When you open an ESA, there are more investment options than with a 529 plan. You can invest in almost anything – with some limitations. For example, you can’t invest in life insurance. But you can choose which financial institution you want to open an account with. This is one of the advantages that ESAs have over 529 College Savings Plans, where you are limited to what the plan offers.

If distributions exceed the cost of the qualified education expenses, the gains are taxed at the account holder’s rate. There is also a 10% penalty if they are not used for qualifying education expenses. There are exceptions to the penalty. For example, if the beneficiary receives a scholarship, dies, or becomes disabled. If the designated beneficiary does not go to college, you can change the account beneficiary to another family member.

Custodian Accounts

Uniform Gift to Minors Act (UGMA) or Uniform Transfer to Minors Act (UTMA) are accounts established by parents, grandparents, or any adult, for the benefit of a minor. These accounts can be established at any financial institution such as a brokerage, mutual fund company, or bank. The investment options are unlimited. The adult that establishes the account is the custodian and directs all investment decisions. The funds do not have to be used strictly for education costs. They just have to be used for the benefit of the beneficiary.

There are tax advantages to these accounts. The first $1,050 in investment earnings is not subject to federal income tax. The next $1,050 is taxed at the child’s federal tax rate. Earnings that exceed $2,100 are taxed at the rate that applies to trusts and estates.
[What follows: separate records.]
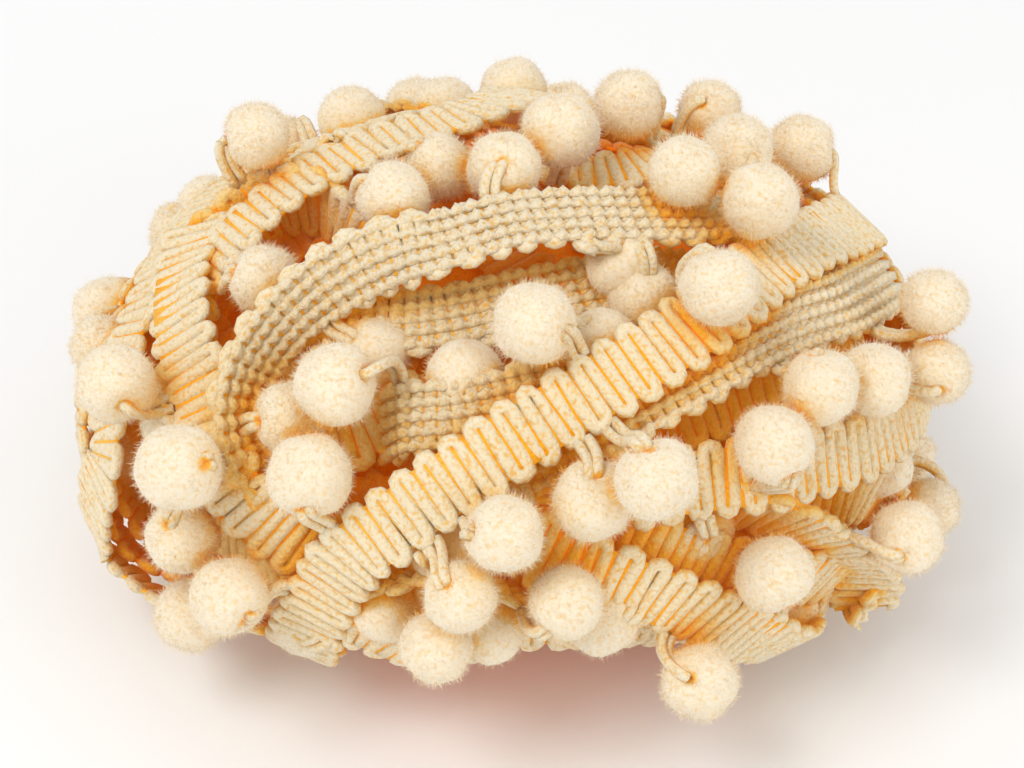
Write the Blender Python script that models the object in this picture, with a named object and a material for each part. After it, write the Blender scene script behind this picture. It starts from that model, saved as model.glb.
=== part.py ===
"""Pompom fringe trim: one hank wound into a loose heap that rests on its flattened underside.

One solid is the wound braid: the packed inner turns as a core, and each turn that shows as a raised
band on it. Each pompom is a ball of its own that rests a hair's breadth off the braid. The cord loops
that tie the balls to the braid's edge are finer than this model goes.
Metres, +Z up, the origin under the middle of the heap. The front faces -Y.
"""

import math

import bmesh
import bpy
from mathutils import Vector
from mathutils.bvhtree import BVHTree

MM = 0.001

# Driving sizes of the trim
BRAID_WIDTH = 10 * MM
BRAID_THICKNESS = 2 * MM

# Driving sizes of the heap: an egg-shaped form, fuller at the foot of its two ends, flat underneath
HALF_LENGTH = 53 * MM
HALF_DEPTH = 44 * MM
HALF_HEIGHT = 31 * MM
FULLNESS_BELOW = 1.2
REST_DEPTH = 27 * MM  # from the form's centre down to the flat underside
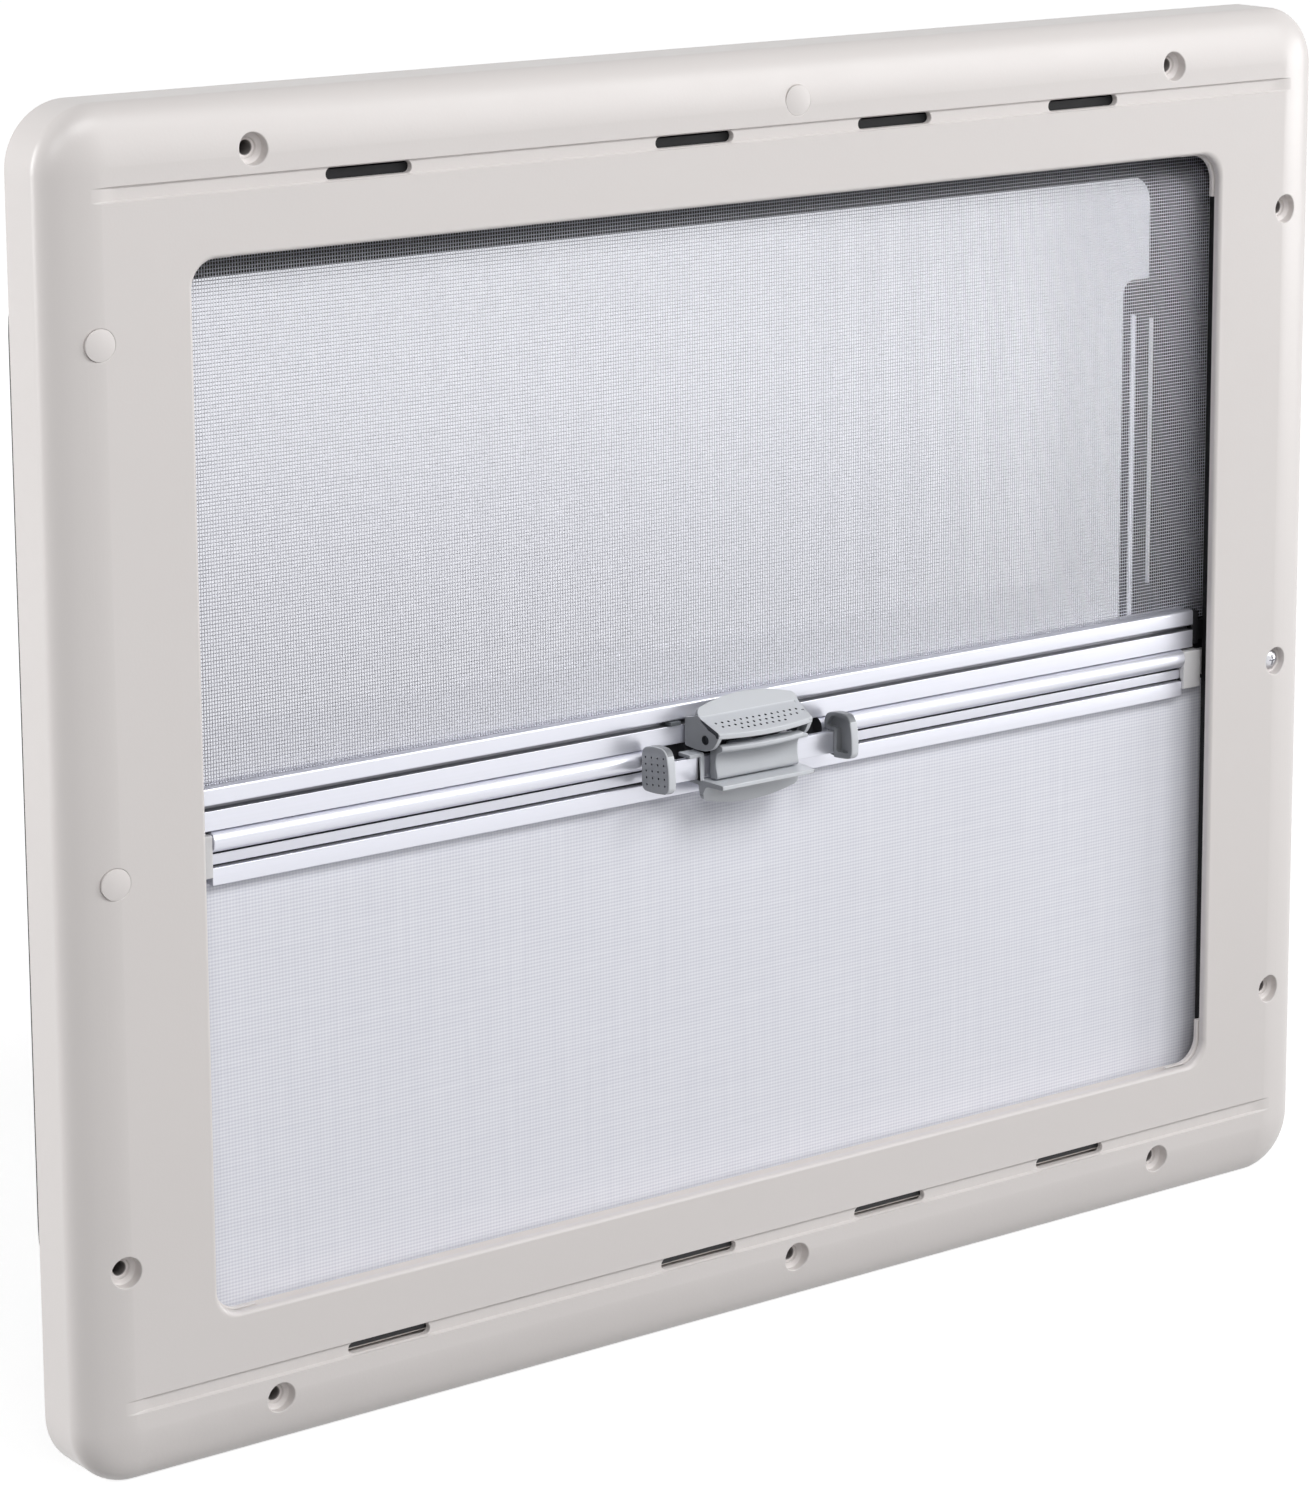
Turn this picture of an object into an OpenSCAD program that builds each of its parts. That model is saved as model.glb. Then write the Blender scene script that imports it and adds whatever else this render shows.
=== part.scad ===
// Hinged caravan window with its inner trim frame, pull-down flyscreen and pull-up blackout blind.
// X runs to the right as seen from the room, Y runs out through the wall, Z is up.
// The origin lies on the back face of the trim frame, in the middle of its lower rim.

/* [Wall cut-out] */
// Width of the cut-out in the wall
cutout_w = 600; // [560:10:700]
// Height of the cut-out in the wall
cutout_h = 500; // [470:10:600]
// Corner radius of the cut-out
cutout_r = 78; // [60:1:90]
// Thickness of the wall
wall_t = 27; // [24:1:36]

/* [Trim frame] */
// How far the trim frame laps over the wall
trim_overlap = 11; // [9:0.5:16]
// Depth of the trim frame
trim_depth = 30; // [28:0.5:36]
// Corner radius of the trim frame
trim_corner_r = 25; // [23:1:32]
// Height of its flat side wall
side_wall_h = 18.5; // [15:0.5:20]
// Width of its rounded front edge
edge_reach = 10.5; // [8:0.5:12]
// Width of the band between the outer edge and the flat face
slope_band = 22.8; // [20:0.2:24]
// How far the slope falls inside that band
slope_drop = 2.4; // [1.6:0.2:3]
// Width of the frame from its outer edge to the opening
border = 59; // [56:0.5:70]
// Corner radius of the opening
opening_r = 11; // [8:0.5:16]
// Thickness of the front plate
lip_t = 4; // [3:0.25:5]
// Radius of the rounded edge round the opening
lip_round = 1.7; // [1:0.1:2]
// Width of the solid rim round the back
rim_w = 29; // [27:0.5:30]

/* [Screw holes] */
// Pitch of the grid that the holes and vents stand on
grid = 50; // [46:0.5:52]
// Distance from a hole to the edge of the cut-out
hole_inset = 9.4; // [8.5:0.1:10.5]
// Radius of a screw hole
hole_r = 2.5; // [2:0.1:3]
// Radius of the counterbore
counterbore_r = 6.3; // [5.5:0.1:6.8]
// Depth of the counterbore
counterbore_depth = 5.2; // [4:0.2:8]
// Radius of the smaller step at its bottom
step_r = 3.9; // [3.4:0.1:4.2]
// Radius of a cap's dome
cap_r = 6; // [5:0.1:6.1]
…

When the child reaches the age of majority, 18-25 depending on the state, the money is theirs. They will have complete control over the account. This can be a concern depending on the individual beneficiary. Once the minor has legal control of the money, they can do whatever they want with it.

Choosing the right school

Helping your child choose the right school and career path is just as important as having a solid savings and investment plan. Getting sound career and college counseling is a must! College and any post-secondary education is a big investment in both time and money. It’s important to make sure the job opportunities exist and the compensation is worth the time and effort of the degree.

Keeping the cost of school down is also important. Is it necessary to go to an expensive private school? Or can the local state college be just as good for the field the student wants to enter? What about completing the first two years at a community college? And what about trade schools? All of this should be explored with a career counselor.